Если интеллектуалам имя «Монтень» говорит о многом, то «российский гаврош» (человек улицы или «толпы») знакомится с Францией не через философов и поэтов, а с помощью отважных мушкетеров (героев романа Александра Дюма). Великолепная четвёрка как бы приоткрывает перед нами «дверь» во Францию эпохи Ришелье и Мазарини. Что же касается д`Артаньяна, то он – личность вполне историческая. Легенда гласит, что герой явился на свет в кухне замка Кастельмор, что в Гасконии близ Пиренейских гор (1620). В дальнейшем д`Артаньян стал офицером гвардии короля и специальным курьером кардинала Мазарини. После периода отставки кардинала Людовик XIV вскоре вернул его во власть. Вместе с ним вернулся и храбрый мушкетер, обретя славу не только воина, но и дипломата и политика. Никто не мог столь искусно, как д`Артаньян, выполнять опаснейшие поручения, проникая в осажденные крепости под теми или иными личинами. В дальнейшем женитьба на знатной и богатой даме принесла ему приличный капитал. Однако воинственная натура мушкетера не позволяла ему долго оставаться в объятьях. Он покинул жену и детей «ради ратных подвигов». К тому времени он уже стал командиром роты мушкетеров. Увы, голландская кампания 1673 года стала последней для нашего героя. Он пал при осаде Маастрихта на Мозеле.
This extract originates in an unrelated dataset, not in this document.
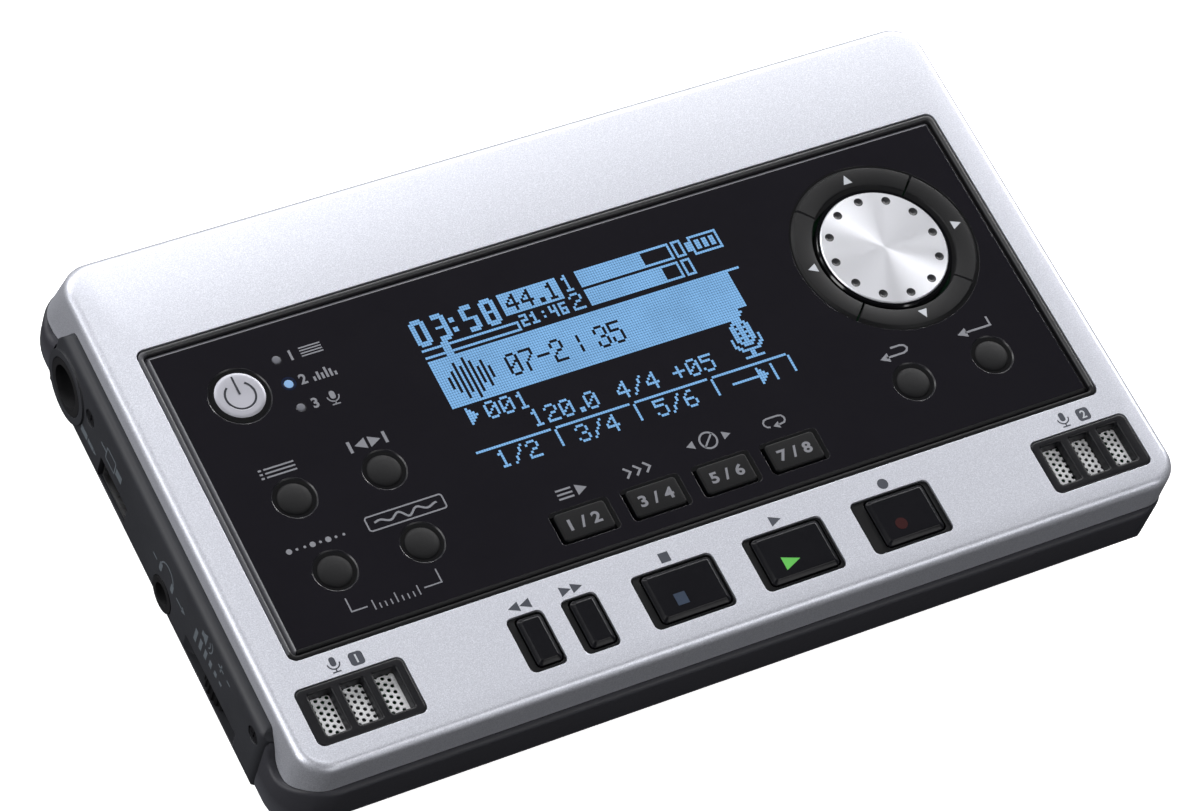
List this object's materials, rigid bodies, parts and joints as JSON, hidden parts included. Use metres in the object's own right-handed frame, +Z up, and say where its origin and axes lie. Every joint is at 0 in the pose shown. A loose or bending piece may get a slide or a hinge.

О смерти «храбрейшего из храбрых» писали тогда и газеты. Как очень верно и точно заметип о нем один из французских историков, «д`Артаньян и слава покоятся в одном гробу».[381]
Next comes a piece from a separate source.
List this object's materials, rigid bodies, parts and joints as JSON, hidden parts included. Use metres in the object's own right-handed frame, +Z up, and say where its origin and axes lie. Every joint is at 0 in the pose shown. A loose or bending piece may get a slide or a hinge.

Ришелье в романах Дюма выглядит злобным гением или пылким возлюбленным («дьявол в пурпурной мантии», «пурпурный жеребец»). В действительности, всё обстояло несколько иначе. Арман Жан дю Плесси, кардинал и герцог Ришелье (1585–1642 гг.) – не только правитель, но и просветительский гений Франции позднего Возрождения. О. Шпенглер скажет о нем: он принадлежал к числу людей, «сотворивших Францию»… Принадлежа к старинной дворянской фамилии, Ришелье получил по тем временам хорошее образование, изучая риторику и философию в Лизье. Затем он поступил в военное училище. Епископский пост считался наследственным в семье дю Плесси. Арман отправился в Рим для посвящения в епископский сан. Юноша казался явно моложе требуемого возраста. Папа Павел V выразил сомнение. Ришелье, не моргнув глазом, соврал и тут же попросил у святейшества отпущения греха (minima de malis – из двух зол меньшее). Изумленный первосвященник, который давно уже, казалось, перестал чему-либо удивляться, дал ему индульгенцию, пообещав блистательную карьеру: «Из этого молодого человека выйдет недюжинный плут. Он далеко пойдет!» В Париже Ришелье продолжил научные занятия. Сдав экзамен в Сорбонну, он получил учёную степень доктора богословия (1607). Вступив в управление епархией, кардинал сумел проявить немалые административные способности. А затем уж наступил черёд Парижа, который, как давно известно, «стоит обедни». Наконец, когда Ришелье в 1624 г. уже стал премьер-министром, он подчинил своему влиянию послушно-безвольного Людовика XIII. Это был первый серьезный шаг, сделанный в сторону укрепления абсолютизма. Именно Ришелье заметно увеличил территорию и укрепил армию. Разумеется, власть при этом выжимала из народа все соки. Вспомним, что Ришелье сравнивал народ с мулом, который привык нести тяжести. Поэтому закономерным следствием его правления стало возникновение и мощной оппозиции, получившей название «парламентской Фронды» (1648–1649 гг.).